- Location of the crash

Details
- Date: 1 September 1957 23:30
- Location: Near Kendal, Manchester
- Coordinates: 18°05′00″N 77°29′00″W﻿ / ﻿18.08333°N 77.48333°W
- Country: British Jamaica
- Line: Kingston to Montego Bay railway
- Operator: Jamaica Government Railway
- Incident type: Derailment
- Cause: Accidental closure of a brake cock and excessive speed

Statistics
- Passengers: Approximately 1,600
- Deaths: 171 - 200
- Injured: 400 - 800

= 1957 Kendal rail crash =

Railway incident in Jamaica

The 1957 Kendal rail crash occurred on the night of 1 September 1957 near the town of Kendal in Manchester, Jamaica, when a heavily overloaded excursion train derailed after its brakes failed approaching a curve in the track. The train had been carrying passengers at 130 to 150 per coach against a rated capacity of 80, adding up to roughly 1,600 people aboard as it barrelled through the night.

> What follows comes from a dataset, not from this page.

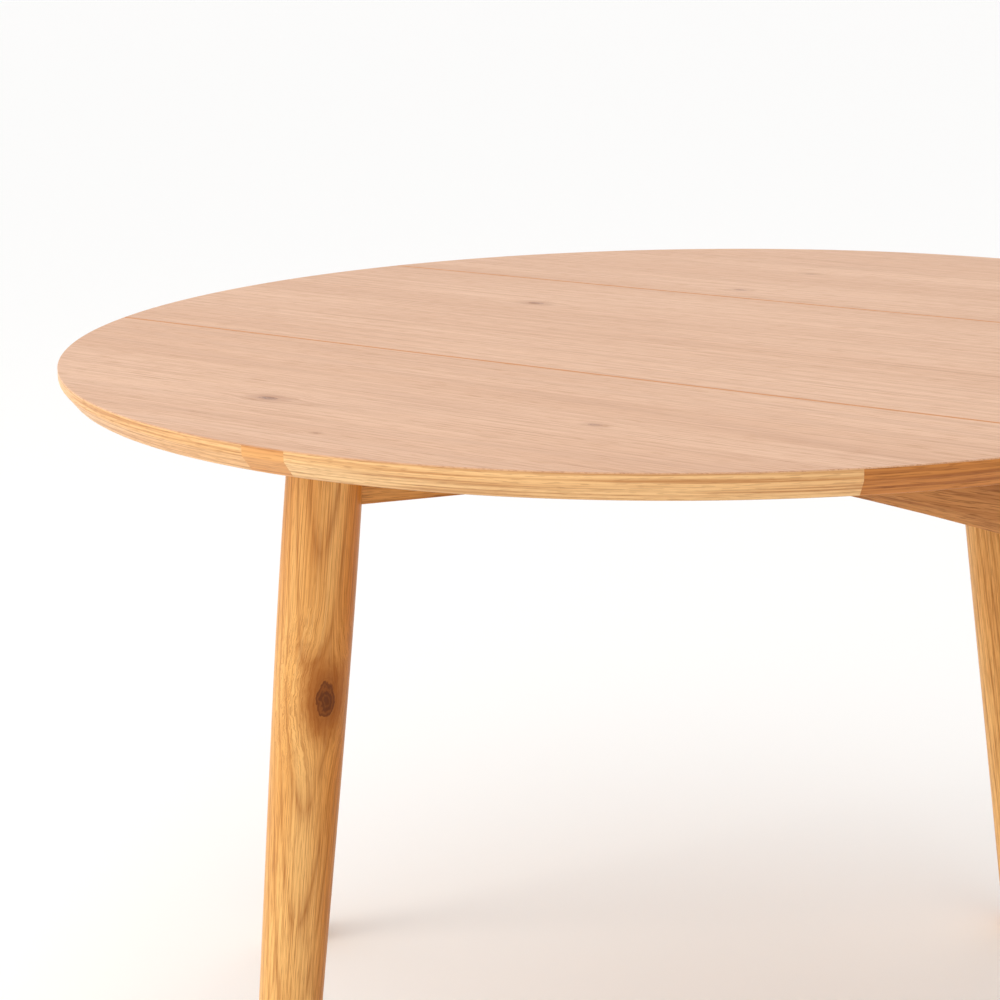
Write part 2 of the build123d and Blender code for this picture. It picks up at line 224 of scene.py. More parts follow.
@dataclass(frozen=True)
class OakFinish:
    """Oak under a clear satin lacquer: open-pored, with growth rings, fibre streaks and knots.

    The rings are shells round a tilted pith, so that a sawn face shows straight grain at its sides and
    cathedral tips along its middle, as real flat-sawn oak does. Lengths are in metres.
    """

    name: str
    pale: str
    middle: str
    dark: str
    pore: str
    ring_spacing: float
    pith_depth: float              # from the face to the pith
    pith_tilt: float               # rise of the pith per metre of length
    pith_across: float = 0.0
    ring_strength: float = 0.5
    streak_strength: float = 0.5
    pore_strength: float = 0.5
    pore_width: float = 0.0011     # wider than real pores, so that they show
    pore_length: float = 0.022
    streak_width: float = 0.0038
    wander: float = 0.02           # how far the rings stray
    roughness: float = 0.42
    coat: float = 0.12
    bump: float = 0.12
    shine: float = 0.5             # mirror strength; 0.5 is plain lacquer, less is an oiled look
    knots: tuple[Knot, ...] = ()
    edging: tuple[float, float] | None = None         # middle and half width of a strip each side of Y = 0
    turned: tuple[float, float, float] | None = None  # degrees from Object axes; None takes the attribute

    def timber_place(self, p: Pattern) -> Socket:
        """Return the place in the timber: along the grain, across it and through it."""
        if self.turned is None:
            return p.node("ShaderNodeAttribute", {"attribute_name": "timber"}).outputs["Vector"]
        place = p.node("ShaderNodeTexCoord").outputs["Object"]
        angles = tuple(math.radians(a) for a in self.turned)
        return p.node("ShaderNodeMapping", Vector=place, Rotation=angles).outputs[0]

    def part_round_knots(self, p: Pattern, place: Socket) -> tuple:
        """Bend the grain round each knot.

        Returns:
            The bent place and the tone of all the knots together.
        """
        tone: object = 0.0
        for knot in self.knots:
            size = knot.half_width
            away = p.vector("SUBTRACT", place, knot.place)
            ragged = p.share(p.noise(place, KNOT_EDGE_GRAIN, 3.0), KNOT_RAGGED * size)
            span = p.math("ADD", p.vector("LENGTH", p.vector("MULTIPLY", away, KNOT_SHAPE)), ragged)
            span = p.math("SUBTRACT", span, 0.5 * KNOT_RAGGED * size)
            pull = p.fade(span, 0.0, KNOT_PUSH_REACH * size)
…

The train, chartered by the Holy Name Society of St. Anne's Roman Catholic Church in Kingston, was on its way back from an all-day excursion to Montego Bay when several of its twelve wooden coaches left the rails. The official death toll was 171, with around 400-800more injured, though other contemporary and later accounts put the number of dead close to 200 it is remembered as the worst rail disaster in Jamaica's history, and was described at the time as one of the worst in the world.

A subsequent Railway Commission of Enquiry attributed the crash to the accidental closure of a brake cock. The government observed 8 September 1957 as a National Day of Mourning, and in the wake of the disaster the railway's wooden coaches were replaced with steel ones and the Jamaica Government Railway was reorganised into the Jamaica Railway Corporation.

== Background and context ==
In the autumn of 1957, the Jamaica Government Railway operated the island's primary rail network, connecting Kingston on the southern coast to major hubs like Montego Bay in the north. Rail transit served as the backbone for mass public transport, and large-scale excursions organized by churches, social clubs, and civic groups were common methods for moving large crowds across the island's rugged interior terrain.

On 1 September 1957, the Holy Name Society of St. Anne's Roman Catholic Church in Kingston organized a massive religious excursion train bound for Montego Bay. The outbound journey went smoothly with no incident occurring. Fuelled by lax boarding protocols and heavy demand, the 12-car wooden carriage train crammed in an estimated 1,600 passengers. This severe overcrowding meant hundreds of travelers, blending church members, holidaymakers, and opportunistic pickpockets, were forced onto the open carriage platforms and gangways for the perilous journey back south.

== Derailment ==
At approximately 23:30 that evening, the train approached Kendal. As the train approached a sharp curve, train's brakes failed. Unable to slow down, the train sped into the curve and derailed, causing several coaches to overturn.

== Aftermath ==

=== Casualties ===
The crash had a significant amount of casualties. About 171 people died with hundreds more injured. However, other estimates suggest around 200 people died with anywhere between 400 and 800 people injured on top of that. At the site of the crash, victims were found inside, below, and on top of the coaches. Hospitals in Spaldings and May Pen were also significantly overwhelmed. Looters also came to the site of the crash and looted many dead and injured victims.

=== Impact on public confidence ===
The disaster severely damaged public confidence in Jamaica's railway system. The National Library of Jamaica noted that confidence in rail transport took a sharp decline following the crash. The tragedy became a major national event, with widespread mourning and public attention focused on the safety of railway operations.

== Investigation ==
Following the crash, the Jamaican government established a Railway Commission of Enquiry to investigate the cause of the disaster. The commission concluded that the immediate cause of the derailment was the failure of the train's braking system, specifically the closure of an angle brake cock that prevented the brakes from operating properly. The inquiry found that the brake cock had been incorrectly closed and criticized failures within the Jamaica Government Railway, including issues with maintenance and safety procedures. Although some later accounts suggested that the brake failure may have resulted from vandalism, the inquiry did not definitively establish this as the cause. The Jamaican Government railway was also replaced with the Jamaica Railway corporation in 1960.

== Memorialisation ==
The Kendal train crash has continued to be commemorated as one of Jamaica's worst disasters. The crash site in Kendal became a place of remembrance, with the Jamaica National Heritage Trust recognizing it as a historic site. In 2017, the Jamaican government officially designated September 1 as a day of national commemoration for the victims and survivors of the disaster. A monument dedicated to those affected by the crash was later unveiled at Kendal in 2025, with plans for the site to include a memorial park and museum.